Meanwhile, White House health advisor Dr. Anthony Fauci said daily new infections were “unacceptably high” in the US this close to the fall.

“Once you get the level of infection down really, really low, it almost self-propagates itself to stay low, but you’ve got to get it low,” Dr. Fauci said on The Wall Street Journal’s “The Journal” podcast published last Thursday.

“Once it’s way up there it’s tough to get it down,” he said. Dr. Fauci added that the US figures could be “hundreds of cases, thousands, but not 20, 30, 40 thousand cases a day.”

Dr. Maria Van Kerkhove, the WHO’s technical lead on the Covid-19 pandemic, said that global health officials have “literally hundreds” of seroepidemiology studies examining the intensity of Covid-19 infection in various populations. The studies suggest that “a majority of the world’s population is susceptible to infection from this virus,” she noted.

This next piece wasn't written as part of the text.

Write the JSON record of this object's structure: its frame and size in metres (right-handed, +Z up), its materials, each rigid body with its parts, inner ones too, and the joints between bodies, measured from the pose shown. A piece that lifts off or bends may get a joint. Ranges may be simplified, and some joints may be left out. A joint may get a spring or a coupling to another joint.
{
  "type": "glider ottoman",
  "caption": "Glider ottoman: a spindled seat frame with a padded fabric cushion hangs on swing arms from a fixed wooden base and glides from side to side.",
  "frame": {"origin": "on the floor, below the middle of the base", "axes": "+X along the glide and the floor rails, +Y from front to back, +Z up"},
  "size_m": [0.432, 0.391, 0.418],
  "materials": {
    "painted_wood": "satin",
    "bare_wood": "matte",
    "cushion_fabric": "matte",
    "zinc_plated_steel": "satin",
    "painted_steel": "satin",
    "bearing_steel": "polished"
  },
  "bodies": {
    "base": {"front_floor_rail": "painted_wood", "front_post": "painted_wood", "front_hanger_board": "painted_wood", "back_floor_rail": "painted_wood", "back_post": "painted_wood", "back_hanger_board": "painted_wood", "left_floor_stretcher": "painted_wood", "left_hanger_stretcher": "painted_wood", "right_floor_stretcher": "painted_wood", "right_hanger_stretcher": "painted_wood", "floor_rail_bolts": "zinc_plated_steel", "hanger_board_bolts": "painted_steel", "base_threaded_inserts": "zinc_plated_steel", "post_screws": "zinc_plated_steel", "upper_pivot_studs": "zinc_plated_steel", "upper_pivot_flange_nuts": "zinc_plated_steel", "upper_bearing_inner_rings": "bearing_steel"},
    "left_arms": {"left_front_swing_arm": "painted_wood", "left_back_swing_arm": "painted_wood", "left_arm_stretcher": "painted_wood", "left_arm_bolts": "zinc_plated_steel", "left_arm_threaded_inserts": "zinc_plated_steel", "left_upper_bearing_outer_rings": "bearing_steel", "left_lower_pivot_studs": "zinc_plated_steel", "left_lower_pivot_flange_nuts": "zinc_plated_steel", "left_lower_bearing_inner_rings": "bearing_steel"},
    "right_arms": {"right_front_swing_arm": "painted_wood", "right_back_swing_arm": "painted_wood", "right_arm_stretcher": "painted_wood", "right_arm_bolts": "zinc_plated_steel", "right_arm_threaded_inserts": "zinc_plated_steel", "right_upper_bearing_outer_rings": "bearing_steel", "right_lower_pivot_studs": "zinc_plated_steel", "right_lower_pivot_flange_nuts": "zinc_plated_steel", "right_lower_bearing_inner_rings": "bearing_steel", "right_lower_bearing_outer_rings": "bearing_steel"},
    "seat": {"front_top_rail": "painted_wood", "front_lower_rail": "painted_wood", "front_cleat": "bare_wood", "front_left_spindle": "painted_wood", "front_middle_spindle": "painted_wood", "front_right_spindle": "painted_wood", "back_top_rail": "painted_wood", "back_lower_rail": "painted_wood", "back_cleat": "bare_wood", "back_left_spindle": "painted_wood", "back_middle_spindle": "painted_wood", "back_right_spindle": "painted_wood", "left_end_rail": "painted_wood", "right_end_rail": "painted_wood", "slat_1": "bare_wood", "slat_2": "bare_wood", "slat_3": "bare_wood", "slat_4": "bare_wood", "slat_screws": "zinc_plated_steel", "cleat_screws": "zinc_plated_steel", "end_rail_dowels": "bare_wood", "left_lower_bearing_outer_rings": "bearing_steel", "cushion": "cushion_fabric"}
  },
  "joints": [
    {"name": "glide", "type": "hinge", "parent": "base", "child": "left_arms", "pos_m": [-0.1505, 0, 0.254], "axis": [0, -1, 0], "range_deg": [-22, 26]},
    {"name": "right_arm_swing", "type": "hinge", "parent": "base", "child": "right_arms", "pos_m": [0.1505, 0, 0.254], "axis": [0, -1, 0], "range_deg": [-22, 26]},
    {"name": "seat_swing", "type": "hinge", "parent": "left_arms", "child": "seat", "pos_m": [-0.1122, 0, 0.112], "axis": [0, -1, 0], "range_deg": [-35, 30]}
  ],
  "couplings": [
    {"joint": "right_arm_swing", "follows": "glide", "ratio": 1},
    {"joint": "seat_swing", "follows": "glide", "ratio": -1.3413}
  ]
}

“That means the virus has a long way to go,” she added.

Moreover, Van Kerkhove stressed how “absolutely critical” it is for countries to prepare for outbreaks. In her interview with CNN’s “New Day” last Friday, she considers the increase in hospitalizations in some European countries, like the France and UK, as “worrying trends” because the Northern Hemisphere has not “even started to hit the flu season yet,” which may cause further suffering to the health system.

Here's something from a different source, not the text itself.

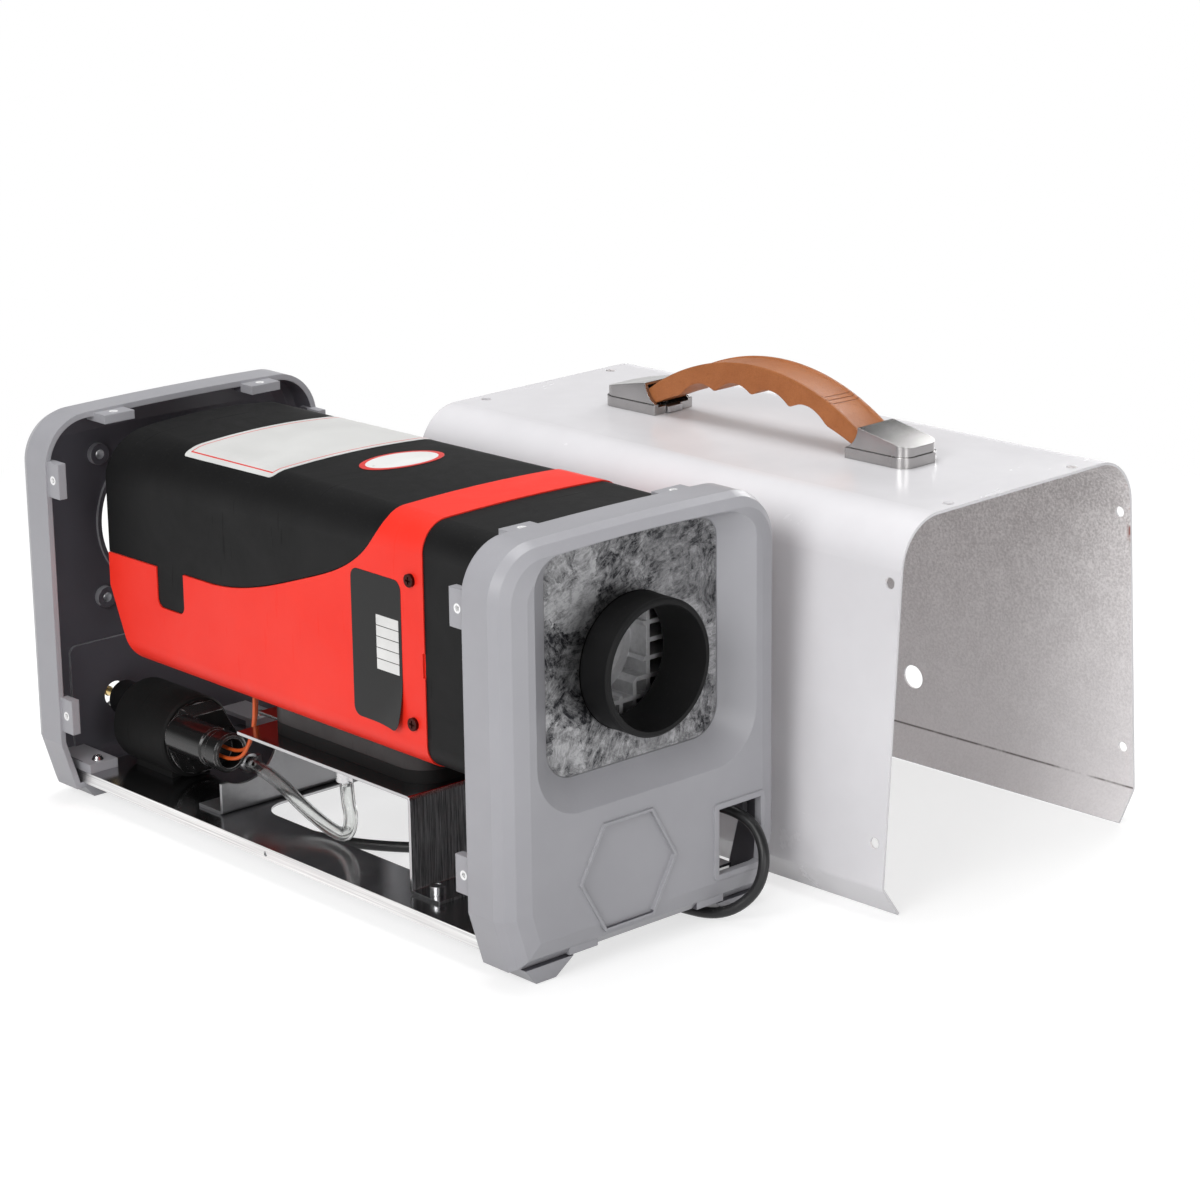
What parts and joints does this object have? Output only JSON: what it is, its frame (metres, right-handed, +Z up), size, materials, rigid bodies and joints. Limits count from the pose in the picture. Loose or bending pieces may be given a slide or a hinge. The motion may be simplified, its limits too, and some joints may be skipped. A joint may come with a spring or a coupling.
{
  "type": "diesel air heater",
  "caption": "Portable diesel air heater in a grey and red case, its white sheet cover with a strap handle lifted off and standing beside it.",
  "frame": {"origin": "on the floor, under the middle of the heater's base plate", "axes": "+Y from the warm-air outlet towards the air intake, +Z up, +X towards the lifted-off cover"},
  "size_m": [0.3549, 0.5055, 0.2121],
  "materials": {
    "bearing_bronze": "satin",
    "black_plastic": "matte",
    "black_rubber": "matte",
    "brass": "satin",
    "brown_grip": "grained",
    "cable_jacket": "satin",
    "cast_aluminium": "cast",
    "clear_hose": "clear",
    "copper_winding": "satin",
    "grey_abs": "satin",
    "handle_metal": "satin",
    "magnet": "matte",
    "orange_wire": "satin",
    "red_plastic": "satin",
    "screw_steel": "satin",
    "steel": "satin",
    "white_connector": "satin",
    "white_paint": "gloss",
    "zinc_sheet": "spangled"
  },
  "bodies": {
    "heater": {"front_panel": "grey_abs", "rear_panel": "grey_abs", "outlet_plate": "zinc_sheet", "outlet_nozzle": "black_plastic", "front_collar": "black_plastic", "upper_shell": "black_plastic", "lower_shell": "red_plastic", "shell_screws": "screw_steel", "intake_grille": "black_plastic", "heat_exchanger": "cast_aluminium", "burner_tube": "steel", "glow_plug": "steel", "overheat_sensor": "brass", "combustion_housing": "cast_aluminium", "motor_can": "steel", "motor_bearings": "bearing_bronze", "motor_magnets": "magnet", "control_unit": "black_plastic", "base_gasket": "black_rubber", "heater_deck": "zinc_sheet", "rear_leg": "zinc_sheet", "base_plate": "zinc_sheet", "deck_bolts": "screw_steel", "deck_rivets": "screw_steel", "panel_screws": "screw_steel", "heater_studs": "screw_steel", "stud_nuts": "screw_steel", "exhaust_stub": "steel", "air_stub": "cast_aluminium", "fuel_stub": "steel", "pump_sleeve": "black_rubber", "pump_body": "steel", "pump_head": "black_plastic", "pump_outlet": "steel", "pump_inlet": "brass", "pump_wires": "orange_wire", "wire_grommet": "black_rubber", "fuel_hose": "clear_hose", "hose_clips": "screw_steel", "cable_gland": "black_rubber", "power_cable": "cable_jacket", "cable_coil": "cable_jacket", "cable_plug": "white_connector"},
    "rotor": {"motor_shaft": "steel", "motor_armature": "copper_winding", "warm_air_impeller": "black_plastic", "combustion_impeller": "cast_aluminium"},
    "cover": {"outer_cover": "white_paint", "handle_base_front": "handle_metal", "handle_base_rear": "handle_metal", "handle_cap_front": "handle_metal", "handle_cap_rear": "handle_metal", "cap_screws": "screw_steel", "handle_grip": "brown_grip"},
    "tongue_front": {"handle_tongue_front": "steel"},
    "tongue_rear": {"handle_tongue_rear": "steel"}
  },
  "joints": [
    {"name": "fan_spin", "type": "hinge", "parent": "heater", "child": "rotor", "pos_m": [0, 0.05, 0.1275], "axis": [0, 1, 0], "continuous": true},
    {"name": "cover_lift", "type": "slide", "parent": "heater", "child": "cover", "axis": [0, 0, 1], "range_m": [0, 0.2]},
    {"name": "strap_flatten", "type": "slide", "parent": "cover", "child": "tongue_rear", "axis": [-0.0419, 0.9991, 0], "range_m": [0, 0.008], "deforming": ["handle_grip"]},
    {"name": "strap_flatten_front", "type": "slide", "parent": "cover", "child": "tongue_front", "axis": [0.0419, -0.9991, 0], "range_m": [0, 0.008]}
  ],
  "couplings": [
    {"joint": "strap_flatten_front", "follows": "strap_flatten", "ratio": 1}
  ]
}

“What’s really important right now is for countries in their response is that they break down the problem, they break down the outbreak into the lowest administrative level as possible as the data will allow,” she said. “It’s not just about case numbers. These are incredibly important, and we need to be able to track these trends but we also need to look at hospitalizations, we need to look at ICU occupancy and how many people are being admitted into intensive care.”